From the eye-catching opening boy’s solo, the steps themselves are no less protean. One moment, heads are balletically high, necks straight, carriage proud; next, shoulders are rounded, necks craned improbably, animalistically forward. A leg is shot gracefully up to a hyper-extended “six o’clock”, but, rather than being lowered with similar lyricism, the joints suddenly seem to collapse, as if internally rearticulated. A pair of dancers greet each other like inquisitive, Merce Cunningham-esque birds; elsewhere, rather magically, a duo alternately, serenely raise their legs like probing sea anemones’ tentacles.

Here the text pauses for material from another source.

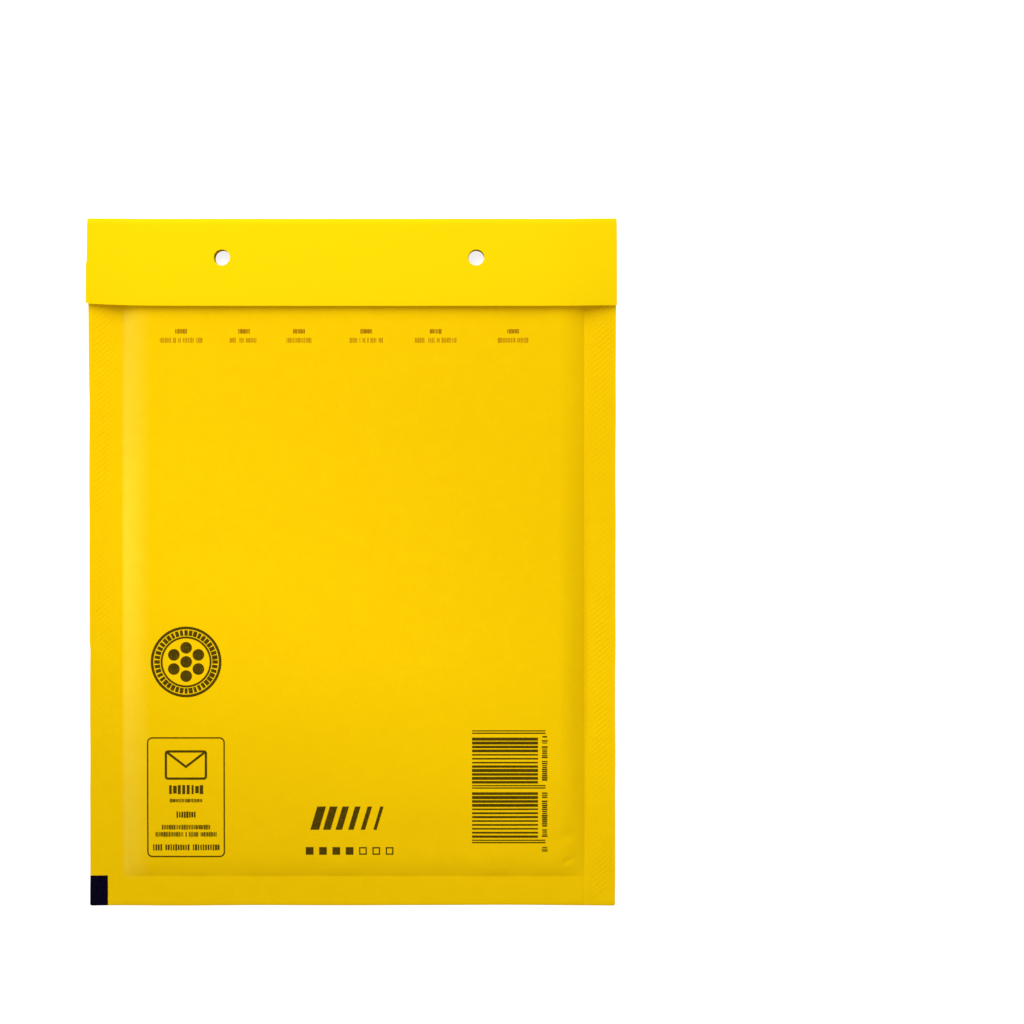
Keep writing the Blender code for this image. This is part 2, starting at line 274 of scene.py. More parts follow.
def shell_points():
    """Rows of points from the front's mouth, round the bottom, up the back and over to the flap's edge."""
    left_band = (LEFT, 0.0004, LEFT + 0.0012, 0.0013, SEAM_LEFT - 0.0009, 0.0003, SEAM_LEFT + 0.0012)
    shoulders = (0.0008, SEAM_LEFT + 0.0110, 0.0022, SEAM_RIGHT - 0.0120, 0.0005, SEAM_RIGHT - 0.0012)
    right_band = (0.0003, SEAM_RIGHT + 0.0009, 0.0013, RIGHT - 0.0012, 0.0003, RIGHT)
    x = graded(*left_band, *shoulders, *right_band)
    front_low = (FOLD_CENTRE, 0.0014, BAND_TOP - 0.0010, 0.0004, BAND_TOP + 0.0015, 0.0005)
    front = graded(*front_low, BAND_TOP + 0.0200, 0.0021, FLAP_EDGE, 0.0030, MOUTH)
    back = graded(FOLD_CENTRE, 0.0028, BAND_TOP, 0.0012, BAND_TOP + 0.0105, 0.0040, FLAP_FOLD_CENTRE)
    trim = bottom_trim(x)
    rows = []
    for y in reversed(front):
        moved = y + trim * fading(y - FOLD_CENTRE, TRIM_REACH)
        rows.append(line(side_trim(x, moved), moved, front_level(x, moved)))
    start = FOLD_CENTRE + trim
    for angle in np.linspace(math.pi / 2, -math.pi / 2, 7)[1:-1]:
        level = (FRONT_SEAM + BACK_SEAM) / 2 + FOLD_RADIUS * math.sin(angle) + band_wave(x, start)
        level = level + (seam_groove(x) + dents(x, start)) * (1 + math.sin(angle)) / 2
        lean = FOLD_LEAN * math.cos(angle) * (1 - math.sin(angle))
        rows.append(line(side_trim(x, start), start - FOLD_RADIUS * math.cos(angle) - lean, level))
    for y in back:
        moved = y + trim * fading(y - FOLD_CENTRE, TRIM_REACH)
        rows.append(line(side_trim(x, moved), moved, back_level(x, moved)))
    middle = FLAP_FOLD_CENTRE + 0 * x
    low = back_level(x, middle)
    high = flap_level(x, middle)
    narrow = side_trim(x, middle)
    wide = flap_place(x, middle)
    for angle in np.linspace(-math.pi / 2, math.pi / 2, 15)[1:-1]:
        turn = (1 + math.sin(angle)) / 2
        y = middle + FLAP_FOLD_RADIUS * math.cos(angle)
        rows.append(line(narrow + (wide - narrow) * turn, y, low + (high - low) * turn))
    edge = flap_edge(x)
    step_share = (FLAP_FOLD_CENTRE - FLAP_STEP_LEVEL) / (FLAP_FOLD_CENTRE - FLAP_EDGE)
    for share in graded(0, 0.04, step_share - 0.02, 0.006, step_share + 0.002, 0.04, 0.9, 0.02, 1):
        y = FLAP_FOLD_CENTRE + (edge - FLAP_FOLD_CENTRE) * share
        rows.append(line(flap_place(x, y), y, flap_level(x, y)))
    return np.array(rows)


def made(name, bm):
    mesh = bpy.data.meshes.new(name)
    bm.to_mesh(mesh)
    bm.free()
    return mesh


def link(piece):
    bpy.context.scene.collection.objects.link(piece)
    return piece


def bent_sheet(name, points, thickness):
    """A sheet through rows of points, given its thickness half to each side of them."""
    rows, columns = points.shape[:2]
    index = np.arange(rows * columns).reshape(rows, columns)
    corners = [index[:-1, :-1], index[:-1, 1:], index[1:, 1:], index[1:, :-1]]
    mesh = bpy.data.meshes.new(name)
    mesh.from_pydata(points.reshape(-1, 3).tolist(), [], np.stack(corners, axis=-1).reshape(-1, 4).tolist())
    piece = link(bpy.data.objects.new(name, mesh))
    wall = piece.modifiers.new("thickness", "SOLIDIFY")
    wall.thickness = thickness
    wall.offset = 0
    wall.use_even_offset = True
    return piece


def plain(piece, material):
    """What a piece's modifiers make of it becomes its own mesh, smooth but for its sharp edges."""
    bpy.context.view_layer.update()
    shaped = bpy.data.meshes.new_from_object(piece.evaluated_get(bpy.context.evaluated_depsgraph_get()))
    piece.modifiers.clear()
    piece.data = shaped
    shaped.shade_smooth()
    shaped.set_sharp_from_angle(angle=SHARP)
    shaped.materials.clear()
    shaped.materials.append(material)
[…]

With Lucy Carter’s lighting bathing the action in a series of rich hues, and the only three-dimensional set-cum-prop a large, part-mathematical, part-corporeal right-angle on the left of the stage, the cumulative result is strange, atmospheric and remote, like watching exotic, androgynous alien life-forms from the window of a passing space-ship. (★★★☆☆)

Neo-classical confidence: Corybantic Games - Alastair Muir
Neo-classical confidence: Corybantic Games - Alastair Muir

Enjoyable as McGregor’s piece is, Christopher Wheeldon’s returning Ancient Greece fantastia Corybantic Games (from 2018) still comes as something of a relief after it: for its easy, confident neo-classicism, its formal but playful beauty, its fantastic Bernstein score. I still detest the costumes, but look past them and – especially when it’s this eloquently delivered – there’s a wealth of subtly Aegean-tinged choreographic invention here, the Elgin Marbles-like clusters of dancers one highlight among many. (★★★★☆)

Inspired by the real-life case of an ordinary Joe who was convinced she was Russian royalty, the late Kenneth MacMillan’s 1967 standalone Anastasia Act III (★★☆☆☆) is the weakest link here – cruelly so, as you could close your eyes, throw a stick and hit any number of other short works by MacMillan that would have proved the evening’s stand-out. Its dance-theatrical avant-gardery has not aged well, for all that it does suggest a strong understanding of the mechanisms of madness, and here boasts a supremely punchy lead performance from principal Laura Morera, who retires in one week. Intelligence, musicality and dramatic nous have long made her one of the Royal Ballet’s most consistently exciting dancers, and she will be much missed on the Covent Garden stage.